## Records for the task

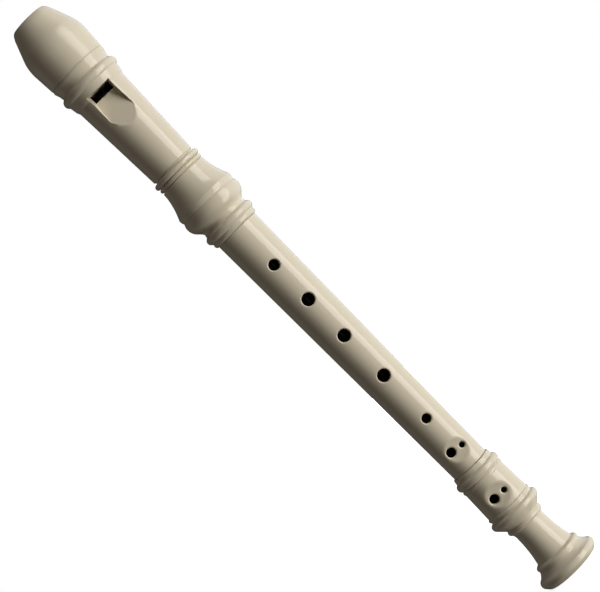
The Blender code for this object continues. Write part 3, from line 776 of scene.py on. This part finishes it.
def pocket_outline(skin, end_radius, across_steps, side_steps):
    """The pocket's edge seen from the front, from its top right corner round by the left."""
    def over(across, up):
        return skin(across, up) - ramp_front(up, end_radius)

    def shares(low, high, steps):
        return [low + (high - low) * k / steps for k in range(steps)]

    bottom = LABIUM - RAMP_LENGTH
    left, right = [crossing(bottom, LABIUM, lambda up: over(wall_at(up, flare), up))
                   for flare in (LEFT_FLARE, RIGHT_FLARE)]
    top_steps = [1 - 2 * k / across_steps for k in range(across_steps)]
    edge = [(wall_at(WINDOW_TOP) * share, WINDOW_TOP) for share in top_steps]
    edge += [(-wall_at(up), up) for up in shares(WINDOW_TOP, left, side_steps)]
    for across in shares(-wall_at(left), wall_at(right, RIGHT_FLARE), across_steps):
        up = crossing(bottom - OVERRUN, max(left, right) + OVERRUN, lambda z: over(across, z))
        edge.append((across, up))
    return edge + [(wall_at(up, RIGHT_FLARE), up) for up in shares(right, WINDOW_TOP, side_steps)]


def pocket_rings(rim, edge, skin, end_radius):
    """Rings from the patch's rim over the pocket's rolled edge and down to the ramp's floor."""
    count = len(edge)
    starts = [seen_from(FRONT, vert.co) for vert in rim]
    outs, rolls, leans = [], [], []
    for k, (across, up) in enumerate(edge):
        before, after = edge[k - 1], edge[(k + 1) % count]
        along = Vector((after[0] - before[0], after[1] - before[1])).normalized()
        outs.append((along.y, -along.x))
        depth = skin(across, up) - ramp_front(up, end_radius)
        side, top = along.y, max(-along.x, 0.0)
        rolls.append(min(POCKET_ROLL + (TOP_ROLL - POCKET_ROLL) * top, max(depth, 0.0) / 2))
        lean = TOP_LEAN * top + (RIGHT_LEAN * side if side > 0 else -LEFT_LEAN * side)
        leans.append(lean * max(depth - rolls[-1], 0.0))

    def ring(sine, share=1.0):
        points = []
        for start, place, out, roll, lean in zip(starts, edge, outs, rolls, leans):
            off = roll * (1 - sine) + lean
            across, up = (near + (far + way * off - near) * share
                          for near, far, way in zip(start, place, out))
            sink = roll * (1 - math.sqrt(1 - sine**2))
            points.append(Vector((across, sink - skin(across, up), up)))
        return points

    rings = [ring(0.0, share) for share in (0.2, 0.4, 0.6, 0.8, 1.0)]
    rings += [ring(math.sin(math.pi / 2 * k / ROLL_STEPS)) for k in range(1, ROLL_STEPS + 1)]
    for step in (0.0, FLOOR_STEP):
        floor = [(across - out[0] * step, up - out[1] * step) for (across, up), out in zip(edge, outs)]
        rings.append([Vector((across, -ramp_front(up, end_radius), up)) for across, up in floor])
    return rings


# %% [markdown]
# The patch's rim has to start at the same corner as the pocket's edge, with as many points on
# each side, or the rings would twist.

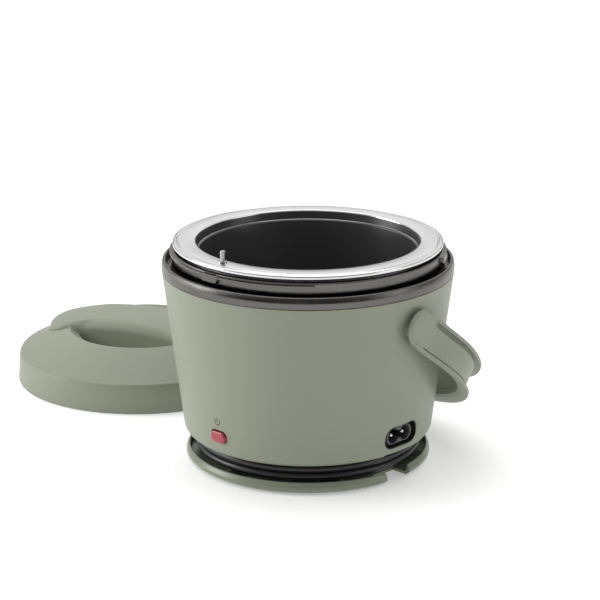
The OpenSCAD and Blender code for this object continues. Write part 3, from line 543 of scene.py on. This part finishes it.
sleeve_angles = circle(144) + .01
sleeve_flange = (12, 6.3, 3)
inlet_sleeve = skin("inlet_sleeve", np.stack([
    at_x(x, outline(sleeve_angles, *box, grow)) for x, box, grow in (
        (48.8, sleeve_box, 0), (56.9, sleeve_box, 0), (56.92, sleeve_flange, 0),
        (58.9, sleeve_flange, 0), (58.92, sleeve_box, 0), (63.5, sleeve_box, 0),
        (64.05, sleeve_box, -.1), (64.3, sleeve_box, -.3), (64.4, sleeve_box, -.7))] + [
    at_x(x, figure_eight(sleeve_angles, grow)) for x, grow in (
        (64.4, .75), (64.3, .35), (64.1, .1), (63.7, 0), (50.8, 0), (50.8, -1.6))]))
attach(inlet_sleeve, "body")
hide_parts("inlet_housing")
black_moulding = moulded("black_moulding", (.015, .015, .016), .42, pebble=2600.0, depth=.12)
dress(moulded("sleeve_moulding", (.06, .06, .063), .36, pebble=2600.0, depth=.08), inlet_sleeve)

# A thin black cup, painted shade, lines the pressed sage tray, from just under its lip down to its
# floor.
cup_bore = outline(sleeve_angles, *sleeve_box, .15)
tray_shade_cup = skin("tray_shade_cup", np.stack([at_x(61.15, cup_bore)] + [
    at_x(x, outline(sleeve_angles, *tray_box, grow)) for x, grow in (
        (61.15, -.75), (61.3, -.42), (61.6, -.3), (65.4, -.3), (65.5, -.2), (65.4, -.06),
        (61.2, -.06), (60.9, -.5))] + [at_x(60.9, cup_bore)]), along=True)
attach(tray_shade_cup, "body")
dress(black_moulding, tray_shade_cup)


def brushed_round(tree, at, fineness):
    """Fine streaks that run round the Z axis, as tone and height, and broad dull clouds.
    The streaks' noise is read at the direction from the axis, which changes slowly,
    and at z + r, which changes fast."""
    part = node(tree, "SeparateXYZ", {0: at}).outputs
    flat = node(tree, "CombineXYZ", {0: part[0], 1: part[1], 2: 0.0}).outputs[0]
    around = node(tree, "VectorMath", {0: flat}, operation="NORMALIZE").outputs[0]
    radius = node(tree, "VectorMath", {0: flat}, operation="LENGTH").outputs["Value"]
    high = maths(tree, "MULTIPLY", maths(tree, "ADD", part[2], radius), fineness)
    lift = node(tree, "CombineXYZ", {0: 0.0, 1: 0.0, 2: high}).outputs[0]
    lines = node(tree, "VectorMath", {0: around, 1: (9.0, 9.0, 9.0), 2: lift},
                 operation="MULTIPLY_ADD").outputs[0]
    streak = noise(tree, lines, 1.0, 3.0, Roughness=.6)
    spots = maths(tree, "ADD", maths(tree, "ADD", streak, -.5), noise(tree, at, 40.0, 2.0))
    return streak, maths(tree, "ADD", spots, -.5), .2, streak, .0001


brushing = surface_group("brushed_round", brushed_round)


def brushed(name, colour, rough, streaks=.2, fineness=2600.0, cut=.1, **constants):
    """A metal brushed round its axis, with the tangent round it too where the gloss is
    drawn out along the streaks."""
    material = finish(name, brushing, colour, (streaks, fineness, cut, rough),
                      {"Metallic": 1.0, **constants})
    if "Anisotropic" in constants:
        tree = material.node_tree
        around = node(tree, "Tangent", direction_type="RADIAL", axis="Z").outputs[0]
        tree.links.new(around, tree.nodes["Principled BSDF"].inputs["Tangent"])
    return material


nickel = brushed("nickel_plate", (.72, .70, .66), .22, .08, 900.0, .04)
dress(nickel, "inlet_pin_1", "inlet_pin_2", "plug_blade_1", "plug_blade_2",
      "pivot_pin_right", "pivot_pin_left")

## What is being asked
Reproduce exactly, and only, the lines from the one that contains "The OpenSCAD and" down to the one that contains "dress(black_moulding, tray_shade_cup)", both ends included.

## Result for this exercise
The OpenSCAD and Blender code for this object continues. Write part 3, from line 543 of scene.py on. This part finishes it.
sleeve_angles = circle(144) + .01
sleeve_flange = (12, 6.3, 3)
inlet_sleeve = skin("inlet_sleeve", np.stack([
    at_x(x, outline(sleeve_angles, *box, grow)) for x, box, grow in (
        (48.8, sleeve_box, 0), (56.9, sleeve_box, 0), (56.92, sleeve_flange, 0),
        (58.9, sleeve_flange, 0), (58.92, sleeve_box, 0), (63.5, sleeve_box, 0),
        (64.05, sleeve_box, -.1), (64.3, sleeve_box, -.3), (64.4, sleeve_box, -.7))] + [
    at_x(x, figure_eight(sleeve_angles, grow)) for x, grow in (
        (64.4, .75), (64.3, .35), (64.1, .1), (63.7, 0), (50.8, 0), (50.8, -1.6))]))
attach(inlet_sleeve, "body")
hide_parts("inlet_housing")
black_moulding = moulded("black_moulding", (.015, .015, .016), .42, pebble=2600.0, depth=.12)
dress(moulded("sleeve_moulding", (.06, .06, .063), .36, pebble=2600.0, depth=.08), inlet_sleeve)

# A thin black cup, painted shade, lines the pressed sage tray, from just under its lip down to its
# floor.
cup_bore = outline(sleeve_angles, *sleeve_box, .15)
tray_shade_cup = skin("tray_shade_cup", np.stack([at_x(61.15, cup_bore)] + [
    at_x(x, outline(sleeve_angles, *tray_box, grow)) for x, grow in (
        (61.15, -.75), (61.3, -.42), (61.6, -.3), (65.4, -.3), (65.5, -.2), (65.4, -.06),
        (61.2, -.06), (60.9, -.5))] + [at_x(60.9, cup_bore)]), along=True)
attach(tray_shade_cup, "body")
dress(black_moulding, tray_shade_cup)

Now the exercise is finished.